Remember that mastering any trading tool requires practice and patience. Start by observing how the Parabolic SAR behaves across different currency pairs and timeframes without risking real money. Use demo accounts to experiment with different settings and combinations with other indicators until you develop a feel for how the SAR responds to various market conditions.
The most successful SAR traders don’t rely on the indicator in isolation but rather integrate it into comprehensive trading systems that account for multiple timeframe analysis, fundamental factors, and proper risk management principles. Take the time to develop your own systematic approach that incorporates the SAR’s signals while addressing its limitations through complementary analysis techniques.
Your journey to profitable forex trading doesn’t have to be complicated. The Parabolic SAR provides a solid foundation upon which to build successful trading strategies. Start implementing these concepts gradually, focus on consistency over complexity, and always prioritize risk management over profit maximization. With dedication and proper application, the Parabolic SAR can become one of your most valuable trading tools.
Frequently Asked Questions About Parabolic SAR Indicator
What’s the difference between Parabolic SAR and moving averages for forex trading?
The Parabolic SAR accelerates toward price action as trends strengthen, while moving averages maintain relatively constant distances from price. This acceleration feature makes SAR more responsive to momentum changes and provides tighter stop-losses in strong trends. However, moving averages tend to be more stable during choppy market conditions, while SAR generates more false signals during consolidation periods.
Can I use Parabolic SAR for scalping on very short timeframes?
Yes, many scalpers successfully use Parabolic SAR on 1-minute to 15-minute charts, but it requires careful optimization of settings and attention to spread costs. Consider using more conservative acceleration factors (0.01-0.15) on shorter timeframes to reduce false signals. Always ensure your broker offers tight spreads, as frequent SAR signals combined with wide spreads can quickly erode profits in scalping strategies.
How do I know when NOT to trade Parabolic SAR signals?
Avoid trading SAR signals during obvious sideways market conditions, low-volume periods, or when major economic news is pending. If you notice frequent SAR flips with minimal price movement, or if the dots are switching sides every few candles, the market is likely choppy and unsuitable for trend-following strategies. Wait for clear directional moves before resuming SAR-based trading.
Should I always use the default SAR settings (0.02, 0.20) for all currency pairs?
No, different currency pairs have varying volatility characteristics that benefit from customized settings. Highly volatile pairs like GBP/JPY often work better with more conservative settings (0.01, 0.15), while less volatile pairs like EUR/CHF might benefit from slightly more aggressive settings (0.025, 0.22). Test different parameters on historical data to find optimal settings for your preferred currency pairs.
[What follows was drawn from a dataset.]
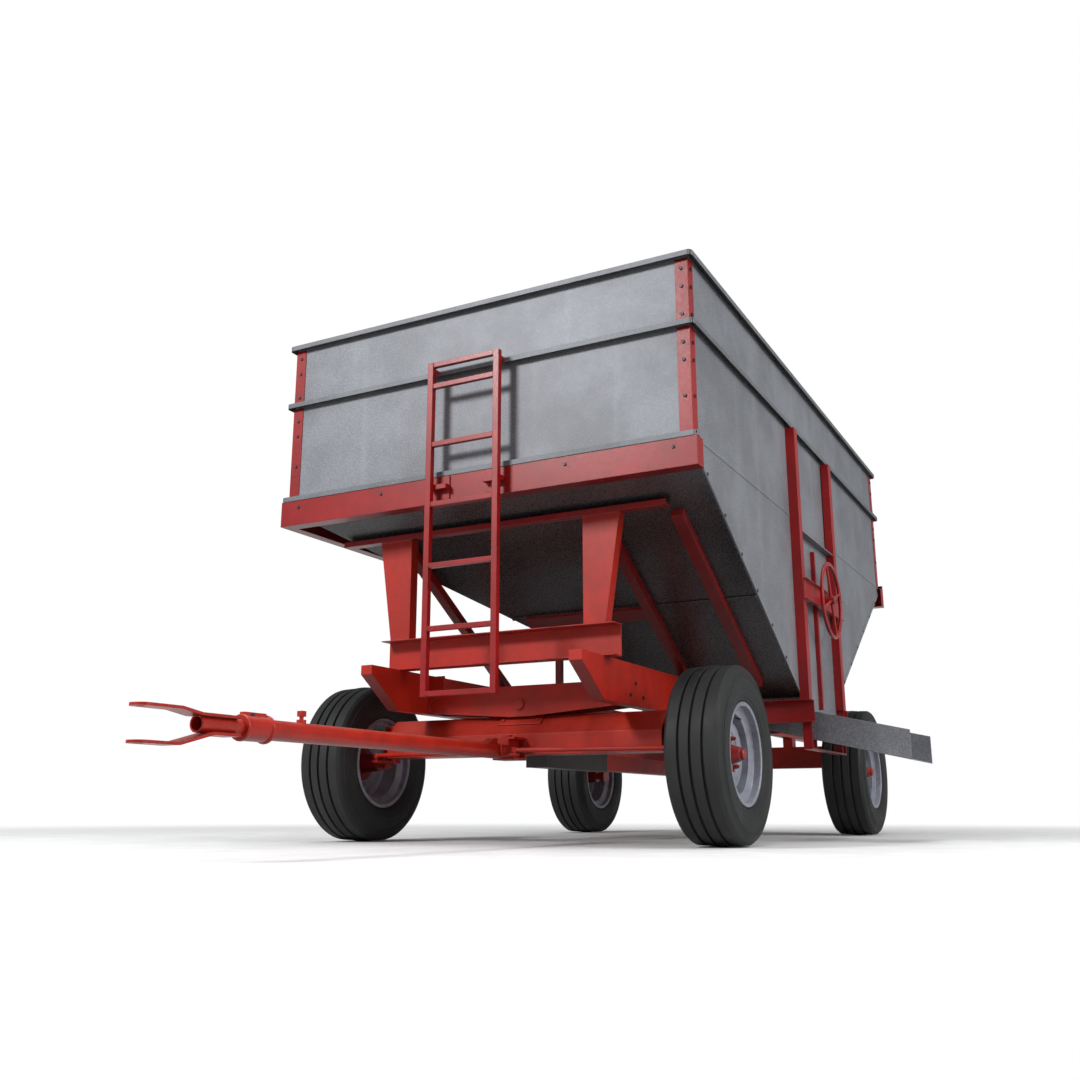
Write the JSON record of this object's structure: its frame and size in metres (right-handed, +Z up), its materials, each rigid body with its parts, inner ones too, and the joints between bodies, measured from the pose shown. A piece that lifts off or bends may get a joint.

How can I reduce false signals when using Parabolic SAR?
Combine SAR with trend-confirming indicators like moving averages or ADX to filter signals. Only take bullish SAR signals when price is above key moving averages, and bearish signals when below. Additionally, wait for confirmation candles after SAR flips, require minimum pip movements from reversal points, and avoid trading during low-volatility periods when false signals are more common.